Print the listing below exactly.

• Dataset section:
..........
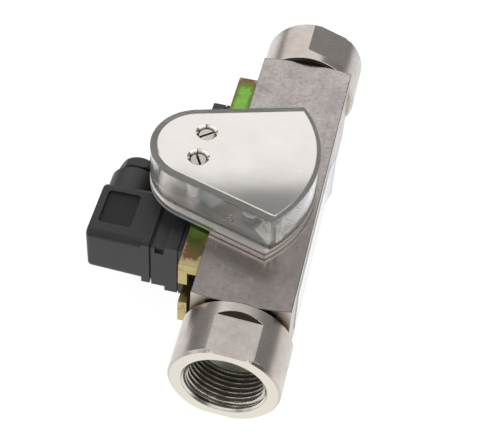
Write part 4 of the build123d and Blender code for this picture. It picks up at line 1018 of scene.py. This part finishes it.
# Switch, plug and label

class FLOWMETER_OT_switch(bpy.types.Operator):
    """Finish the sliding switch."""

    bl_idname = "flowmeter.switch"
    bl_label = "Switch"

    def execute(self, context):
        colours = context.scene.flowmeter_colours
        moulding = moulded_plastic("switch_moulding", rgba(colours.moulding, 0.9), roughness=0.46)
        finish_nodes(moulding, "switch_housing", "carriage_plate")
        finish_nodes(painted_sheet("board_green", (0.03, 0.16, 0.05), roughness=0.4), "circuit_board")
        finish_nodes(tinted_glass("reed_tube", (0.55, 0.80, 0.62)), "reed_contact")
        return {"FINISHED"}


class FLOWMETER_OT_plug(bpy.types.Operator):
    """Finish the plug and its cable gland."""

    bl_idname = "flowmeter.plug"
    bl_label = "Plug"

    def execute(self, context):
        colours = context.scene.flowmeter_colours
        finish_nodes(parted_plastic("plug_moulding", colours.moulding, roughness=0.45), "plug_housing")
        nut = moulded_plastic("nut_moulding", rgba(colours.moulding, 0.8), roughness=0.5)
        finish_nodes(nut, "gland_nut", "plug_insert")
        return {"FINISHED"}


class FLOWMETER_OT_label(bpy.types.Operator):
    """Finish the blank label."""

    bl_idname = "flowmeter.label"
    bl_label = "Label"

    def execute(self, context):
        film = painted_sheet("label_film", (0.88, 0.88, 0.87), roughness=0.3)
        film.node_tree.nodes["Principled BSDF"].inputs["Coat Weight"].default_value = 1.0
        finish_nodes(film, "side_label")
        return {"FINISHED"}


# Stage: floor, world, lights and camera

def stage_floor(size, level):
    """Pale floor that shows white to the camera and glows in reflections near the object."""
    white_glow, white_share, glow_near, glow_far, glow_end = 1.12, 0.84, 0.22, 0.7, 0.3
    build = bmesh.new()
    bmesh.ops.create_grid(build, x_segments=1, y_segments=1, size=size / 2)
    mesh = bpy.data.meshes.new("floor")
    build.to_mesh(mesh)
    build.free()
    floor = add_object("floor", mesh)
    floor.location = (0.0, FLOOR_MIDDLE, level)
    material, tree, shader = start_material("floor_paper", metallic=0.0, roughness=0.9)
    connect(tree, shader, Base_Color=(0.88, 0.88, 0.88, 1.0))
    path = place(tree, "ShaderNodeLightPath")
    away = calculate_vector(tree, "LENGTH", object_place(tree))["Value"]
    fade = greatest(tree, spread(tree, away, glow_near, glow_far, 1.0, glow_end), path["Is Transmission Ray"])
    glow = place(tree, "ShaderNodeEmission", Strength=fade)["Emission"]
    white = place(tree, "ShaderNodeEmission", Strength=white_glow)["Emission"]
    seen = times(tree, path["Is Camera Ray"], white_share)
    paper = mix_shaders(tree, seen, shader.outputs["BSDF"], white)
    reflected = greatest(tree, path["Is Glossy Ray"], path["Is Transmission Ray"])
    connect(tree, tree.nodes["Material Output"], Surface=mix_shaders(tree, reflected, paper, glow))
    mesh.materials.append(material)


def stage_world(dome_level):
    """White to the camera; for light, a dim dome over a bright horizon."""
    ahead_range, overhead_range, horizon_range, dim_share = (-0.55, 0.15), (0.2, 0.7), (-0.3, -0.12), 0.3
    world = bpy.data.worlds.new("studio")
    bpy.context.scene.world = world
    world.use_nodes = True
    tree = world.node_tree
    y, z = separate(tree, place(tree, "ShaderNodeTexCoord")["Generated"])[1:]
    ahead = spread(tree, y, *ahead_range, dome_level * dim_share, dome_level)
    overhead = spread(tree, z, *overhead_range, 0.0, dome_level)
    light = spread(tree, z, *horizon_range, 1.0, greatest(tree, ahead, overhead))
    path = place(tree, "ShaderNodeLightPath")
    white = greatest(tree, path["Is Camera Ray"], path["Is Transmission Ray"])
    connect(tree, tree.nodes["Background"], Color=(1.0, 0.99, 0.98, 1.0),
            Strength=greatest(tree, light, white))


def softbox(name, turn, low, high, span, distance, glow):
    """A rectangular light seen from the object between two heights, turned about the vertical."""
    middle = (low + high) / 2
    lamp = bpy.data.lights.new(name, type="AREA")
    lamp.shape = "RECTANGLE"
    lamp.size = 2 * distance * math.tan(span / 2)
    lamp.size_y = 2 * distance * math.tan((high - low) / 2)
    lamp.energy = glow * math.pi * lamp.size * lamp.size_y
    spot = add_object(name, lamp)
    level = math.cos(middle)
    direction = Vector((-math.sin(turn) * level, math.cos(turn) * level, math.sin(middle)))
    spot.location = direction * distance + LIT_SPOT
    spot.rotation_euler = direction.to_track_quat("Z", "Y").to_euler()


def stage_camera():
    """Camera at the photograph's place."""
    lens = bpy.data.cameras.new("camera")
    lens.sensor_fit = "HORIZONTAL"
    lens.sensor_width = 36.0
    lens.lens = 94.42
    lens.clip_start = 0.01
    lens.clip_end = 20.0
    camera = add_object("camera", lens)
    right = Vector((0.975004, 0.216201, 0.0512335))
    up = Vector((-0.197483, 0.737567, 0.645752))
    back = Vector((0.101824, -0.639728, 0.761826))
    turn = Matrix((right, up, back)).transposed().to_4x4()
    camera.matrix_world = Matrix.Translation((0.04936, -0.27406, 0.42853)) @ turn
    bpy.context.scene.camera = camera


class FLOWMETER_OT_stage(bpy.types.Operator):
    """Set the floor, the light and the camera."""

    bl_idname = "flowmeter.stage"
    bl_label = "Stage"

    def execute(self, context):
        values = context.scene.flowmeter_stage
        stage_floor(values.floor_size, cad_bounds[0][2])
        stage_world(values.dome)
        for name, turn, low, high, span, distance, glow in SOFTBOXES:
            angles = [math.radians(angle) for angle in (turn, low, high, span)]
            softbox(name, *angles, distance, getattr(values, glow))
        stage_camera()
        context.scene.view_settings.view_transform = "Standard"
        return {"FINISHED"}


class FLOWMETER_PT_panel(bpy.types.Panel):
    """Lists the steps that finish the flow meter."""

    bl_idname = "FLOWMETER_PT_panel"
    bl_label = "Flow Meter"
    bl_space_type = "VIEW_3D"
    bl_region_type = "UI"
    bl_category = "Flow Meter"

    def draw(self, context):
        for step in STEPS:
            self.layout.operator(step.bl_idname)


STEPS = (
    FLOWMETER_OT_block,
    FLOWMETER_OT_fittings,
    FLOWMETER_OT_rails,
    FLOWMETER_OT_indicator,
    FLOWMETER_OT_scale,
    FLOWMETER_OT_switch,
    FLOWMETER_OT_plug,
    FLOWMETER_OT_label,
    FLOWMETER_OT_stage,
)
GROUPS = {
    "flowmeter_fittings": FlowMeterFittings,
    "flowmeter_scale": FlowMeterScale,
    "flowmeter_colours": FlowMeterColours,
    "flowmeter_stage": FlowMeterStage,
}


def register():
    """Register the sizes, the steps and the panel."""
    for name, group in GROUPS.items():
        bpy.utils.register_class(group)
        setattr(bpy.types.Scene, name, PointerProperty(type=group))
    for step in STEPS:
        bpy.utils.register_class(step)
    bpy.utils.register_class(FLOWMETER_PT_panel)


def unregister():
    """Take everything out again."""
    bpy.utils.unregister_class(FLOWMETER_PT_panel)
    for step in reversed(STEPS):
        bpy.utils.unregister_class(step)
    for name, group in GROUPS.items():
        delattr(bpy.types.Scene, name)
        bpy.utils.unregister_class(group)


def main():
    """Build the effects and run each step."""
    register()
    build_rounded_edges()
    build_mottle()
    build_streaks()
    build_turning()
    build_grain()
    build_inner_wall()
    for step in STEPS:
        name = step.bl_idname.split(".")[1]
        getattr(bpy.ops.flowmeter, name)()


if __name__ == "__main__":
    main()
..........
• Answer to the task:
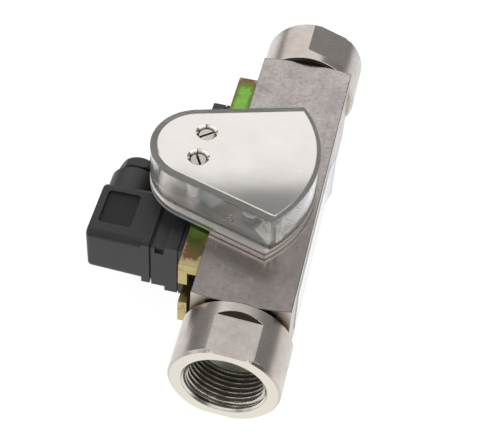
Write part 4 of the build123d and Blender code for this picture. It picks up at line 1018 of scene.py. This part finishes it.
# Switch, plug and label

class FLOWMETER_OT_switch(bpy.types.Operator):
    """Finish the sliding switch."""

    bl_idname = "flowmeter.switch"
    bl_label = "Switch"

    def execute(self, context):
        colours = context.scene.flowmeter_colours
        moulding = moulded_plastic("switch_moulding", rgba(colours.moulding, 0.9), roughness=0.46)
        finish_nodes(moulding, "switch_housing", "carriage_plate")
        finish_nodes(painted_sheet("board_green", (0.03, 0.16, 0.05), roughness=0.4), "circuit_board")
        finish_nodes(tinted_glass("reed_tube", (0.55, 0.80, 0.62)), "reed_contact")
        return {"FINISHED"}


class FLOWMETER_OT_plug(bpy.types.Operator):
    """Finish the plug and its cable gland."""

    bl_idname = "flowmeter.plug"
    bl_label = "Plug"

    def execute(self, context):
        colours = context.scene.flowmeter_colours
        finish_nodes(parted_plastic("plug_moulding", colours.moulding, roughness=0.45), "plug_housing")
        nut = moulded_plastic("nut_moulding", rgba(colours.moulding, 0.8), roughness=0.5)
        finish_nodes(nut, "gland_nut", "plug_insert")
        return {"FINISHED"}


class FLOWMETER_OT_label(bpy.types.Operator):
    """Finish the blank label."""

    bl_idname = "flowmeter.label"
    bl_label = "Label"

    def execute(self, context):
        film = painted_sheet("label_film", (0.88, 0.88, 0.87), roughness=0.3)
        film.node_tree.nodes["Principled BSDF"].inputs["Coat Weight"].default_value = 1.0
        finish_nodes(film, "side_label")
        return {"FINISHED"}


# Stage: floor, world, lights and camera

def stage_floor(size, level):
    """Pale floor that shows white to the camera and glows in reflections near the object."""
    white_glow, white_share, glow_near, glow_far, glow_end = 1.12, 0.84, 0.22, 0.7, 0.3
    build = bmesh.new()
    bmesh.ops.create_grid(build, x_segments=1, y_segments=1, size=size / 2)
    mesh = bpy.data.meshes.new("floor")
    build.to_mesh(mesh)
    build.free()
    floor = add_object("floor", mesh)
    floor.location = (0.0, FLOOR_MIDDLE, level)
    material, tree, shader = start_material("floor_paper", metallic=0.0, roughness=0.9)
    connect(tree, shader, Base_Color=(0.88, 0.88, 0.88, 1.0))
    path = place(tree, "ShaderNodeLightPath")
    away = calculate_vector(tree, "LENGTH", object_place(tree))["Value"]
    fade = greatest(tree, spread(tree, away, glow_near, glow_far, 1.0, glow_end), path["Is Transmission Ray"])
    glow = place(tree, "ShaderNodeEmission", Strength=fade)["Emission"]
    white = place(tree, "ShaderNodeEmission", Strength=white_glow)["Emission"]
    seen = times(tree, path["Is Camera Ray"], white_share)
    paper = mix_shaders(tree, seen, shader.outputs["BSDF"], white)
    reflected = greatest(tree, path["Is Glossy Ray"], path["Is Transmission Ray"])
    connect(tree, tree.nodes["Material Output"], Surface=mix_shaders(tree, reflected, paper, glow))
    mesh.materials.append(material)


def stage_world(dome_level):
    """White to the camera; for light, a dim dome over a bright horizon."""
    ahead_range, overhead_range, horizon_range, dim_share = (-0.55, 0.15), (0.2, 0.7), (-0.3, -0.12), 0.3
    world = bpy.data.worlds.new("studio")
    bpy.context.scene.world = world
    world.use_nodes = True
    tree = world.node_tree
    y, z = separate(tree, place(tree, "ShaderNodeTexCoord")["Generated"])[1:]
    ahead = spread(tree, y, *ahead_range, dome_level * dim_share, dome_level)
    overhead = spread(tree, z, *overhead_range, 0.0, dome_level)
    light = spread(tree, z, *horizon_range, 1.0, greatest(tree, ahead, overhead))
    path = place(tree, "ShaderNodeLightPath")
    white = greatest(tree, path["Is Camera Ray"], path["Is Transmission Ray"])
    connect(tree, tree.nodes["Background"], Color=(1.0, 0.99, 0.98, 1.0),
            Strength=greatest(tree, light, white))


def softbox(name, turn, low, high, span, distance, glow):
    """A rectangular light seen from the object between two heights, turned about the vertical."""
    middle = (low + high) / 2
    lamp = bpy.data.lights.new(name, type="AREA")
    lamp.shape = "RECTANGLE"
    lamp.size = 2 * distance * math.tan(span / 2)
    lamp.size_y = 2 * distance * math.tan((high - low) / 2)
    lamp.energy = glow * math.pi * lamp.size * lamp.size_y
    spot = add_object(name, lamp)
    level = math.cos(middle)
    direction = Vector((-math.sin(turn) * level, math.cos(turn) * level, math.sin(middle)))
    spot.location = direction * distance + LIT_SPOT
    spot.rotation_euler = direction.to_track_quat("Z", "Y").to_euler()


def stage_camera():
    """Camera at the photograph's place."""
    lens = bpy.data.cameras.new("camera")
    lens.sensor_fit = "HORIZONTAL"
    lens.sensor_width = 36.0
    lens.lens = 94.42
    lens.clip_start = 0.01
    lens.clip_end = 20.0
    camera = add_object("camera", lens)
    right = Vector((0.975004, 0.216201, 0.0512335))
    up = Vector((-0.197483, 0.737567, 0.645752))
    back = Vector((0.101824, -0.639728, 0.761826))
    turn = Matrix((right, up, back)).transposed().to_4x4()
    camera.matrix_world = Matrix.Translation((0.04936, -0.27406, 0.42853)) @ turn
    bpy.context.scene.camera = camera


class FLOWMETER_OT_stage(bpy.types.Operator):
    """Set the floor, the light and the camera."""

    bl_idname = "flowmeter.stage"
    bl_label = "Stage"

    def execute(self, context):
        values = context.scene.flowmeter_stage
        stage_floor(values.floor_size, cad_bounds[0][2])
        stage_world(values.dome)
        for name, turn, low, high, span, distance, glow in SOFTBOXES:
            angles = [math.radians(angle) for angle in (turn, low, high, span)]
            softbox(name, *angles, distance, getattr(values, glow))
        stage_camera()
        context.scene.view_settings.view_transform = "Standard"
        return {"FINISHED"}


class FLOWMETER_PT_panel(bpy.types.Panel):
    """Lists the steps that finish the flow meter."""

    bl_idname = "FLOWMETER_PT_panel"
    bl_label = "Flow Meter"
    bl_space_type = "VIEW_3D"
    bl_region_type = "UI"
    bl_category = "Flow Meter"

    def draw(self, context):
        for step in STEPS:
            self.layout.operator(step.bl_idname)


STEPS = (
    FLOWMETER_OT_block,
    FLOWMETER_OT_fittings,
    FLOWMETER_OT_rails,
    FLOWMETER_OT_indicator,
    FLOWMETER_OT_scale,
    FLOWMETER_OT_switch,
    FLOWMETER_OT_plug,
    FLOWMETER_OT_label,
    FLOWMETER_OT_stage,
)
GROUPS = {
    "flowmeter_fittings": FlowMeterFittings,
    "flowmeter_scale": FlowMeterScale,
    "flowmeter_colours": FlowMeterColours,
    "flowmeter_stage": FlowMeterStage,
}


def register():
    """Register the sizes, the steps and the panel."""
    for name, group in GROUPS.items():
        bpy.utils.register_class(group)
        setattr(bpy.types.Scene, name, PointerProperty(type=group))
    for step in STEPS:
        bpy.utils.register_class(step)
    bpy.utils.register_class(FLOWMETER_PT_panel)


def unregister():
    """Take everything out again."""
    bpy.utils.unregister_class(FLOWMETER_PT_panel)
    for step in reversed(STEPS):
        bpy.utils.unregister_class(step)
    for name, group in GROUPS.items():
        delattr(bpy.types.Scene, name)
        bpy.utils.unregister_class(group)


def main():
    """Build the effects and run each step."""
    register()
    build_rounded_edges()
    build_mottle()
    build_streaks()
    build_turning()
    build_grain()
    build_inner_wall()
    for step in STEPS:
        name = step.bl_idname.split(".")[1]
        getattr(bpy.ops.flowmeter, name)()


if __name__ == "__main__":
    main()